_YOUR GOAL_. Each line that includes the word "three" counts once; give the total and nothing more.

_INFORMATION PROVIDED_.
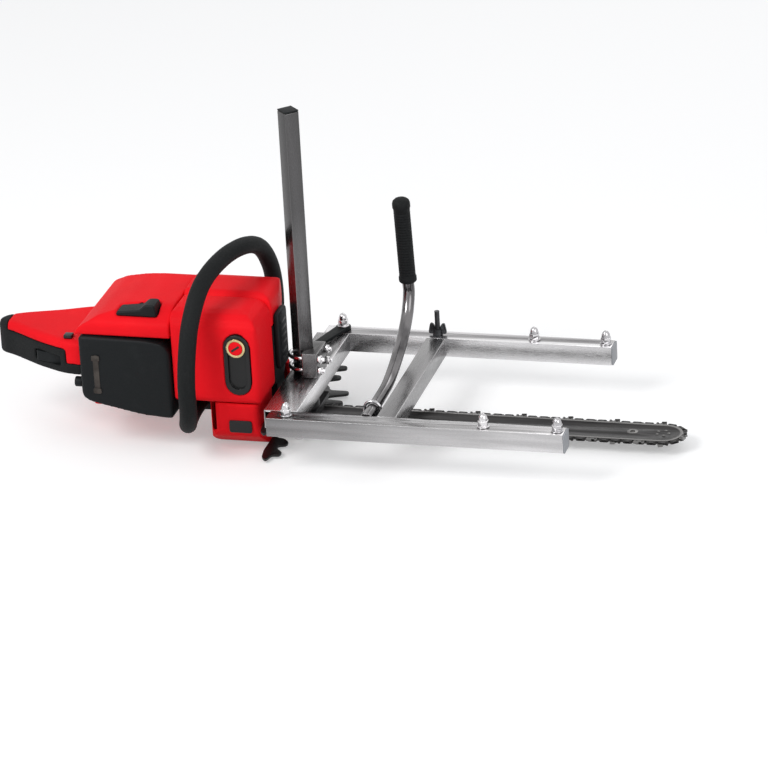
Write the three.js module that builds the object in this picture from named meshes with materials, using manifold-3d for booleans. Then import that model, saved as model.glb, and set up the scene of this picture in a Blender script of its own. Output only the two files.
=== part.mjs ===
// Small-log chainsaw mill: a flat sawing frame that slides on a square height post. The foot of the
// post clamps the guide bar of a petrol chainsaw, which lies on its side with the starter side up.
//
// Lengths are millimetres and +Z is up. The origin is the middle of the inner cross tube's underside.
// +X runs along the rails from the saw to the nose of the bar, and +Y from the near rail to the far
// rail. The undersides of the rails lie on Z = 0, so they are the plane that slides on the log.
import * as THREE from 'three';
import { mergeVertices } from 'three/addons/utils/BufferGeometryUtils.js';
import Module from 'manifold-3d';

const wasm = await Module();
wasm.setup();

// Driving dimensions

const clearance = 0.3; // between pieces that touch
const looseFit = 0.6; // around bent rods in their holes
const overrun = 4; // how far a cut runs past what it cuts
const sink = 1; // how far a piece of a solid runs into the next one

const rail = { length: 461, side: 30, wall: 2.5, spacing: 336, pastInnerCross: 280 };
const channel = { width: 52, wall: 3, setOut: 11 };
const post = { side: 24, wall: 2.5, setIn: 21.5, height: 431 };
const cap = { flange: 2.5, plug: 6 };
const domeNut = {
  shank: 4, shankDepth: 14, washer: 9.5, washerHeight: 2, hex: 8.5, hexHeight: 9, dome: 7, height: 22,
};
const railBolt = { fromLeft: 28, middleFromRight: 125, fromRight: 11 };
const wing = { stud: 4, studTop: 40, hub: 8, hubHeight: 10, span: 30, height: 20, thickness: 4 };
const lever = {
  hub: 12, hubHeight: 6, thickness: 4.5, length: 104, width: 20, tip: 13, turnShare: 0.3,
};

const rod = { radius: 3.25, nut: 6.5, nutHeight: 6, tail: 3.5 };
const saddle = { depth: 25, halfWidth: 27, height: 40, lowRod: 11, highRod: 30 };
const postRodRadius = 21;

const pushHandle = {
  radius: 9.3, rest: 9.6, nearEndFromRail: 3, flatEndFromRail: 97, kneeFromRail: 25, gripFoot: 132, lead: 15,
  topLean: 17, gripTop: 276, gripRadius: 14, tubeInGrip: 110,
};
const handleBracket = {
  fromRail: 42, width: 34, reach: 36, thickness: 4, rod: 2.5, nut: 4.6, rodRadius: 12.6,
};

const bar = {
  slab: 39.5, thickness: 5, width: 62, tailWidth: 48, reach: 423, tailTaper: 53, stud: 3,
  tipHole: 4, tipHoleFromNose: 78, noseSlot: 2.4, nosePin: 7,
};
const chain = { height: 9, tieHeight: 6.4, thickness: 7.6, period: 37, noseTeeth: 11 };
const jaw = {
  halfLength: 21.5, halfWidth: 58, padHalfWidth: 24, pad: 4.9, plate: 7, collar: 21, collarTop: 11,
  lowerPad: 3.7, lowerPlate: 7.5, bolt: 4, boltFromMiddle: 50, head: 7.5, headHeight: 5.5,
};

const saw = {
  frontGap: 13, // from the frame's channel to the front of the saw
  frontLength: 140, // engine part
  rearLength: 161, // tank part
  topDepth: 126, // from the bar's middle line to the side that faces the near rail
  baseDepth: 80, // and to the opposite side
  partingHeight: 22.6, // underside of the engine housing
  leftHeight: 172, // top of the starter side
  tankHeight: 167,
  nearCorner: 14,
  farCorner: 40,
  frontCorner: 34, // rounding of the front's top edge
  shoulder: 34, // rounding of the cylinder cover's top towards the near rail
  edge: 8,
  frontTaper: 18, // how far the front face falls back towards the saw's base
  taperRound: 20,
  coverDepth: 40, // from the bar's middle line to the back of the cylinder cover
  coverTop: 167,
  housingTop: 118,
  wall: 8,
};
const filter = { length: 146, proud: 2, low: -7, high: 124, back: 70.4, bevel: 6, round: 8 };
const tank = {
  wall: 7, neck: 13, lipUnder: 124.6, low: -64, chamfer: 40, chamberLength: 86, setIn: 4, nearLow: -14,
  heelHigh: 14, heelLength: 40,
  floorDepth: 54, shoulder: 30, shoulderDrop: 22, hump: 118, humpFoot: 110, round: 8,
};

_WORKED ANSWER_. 3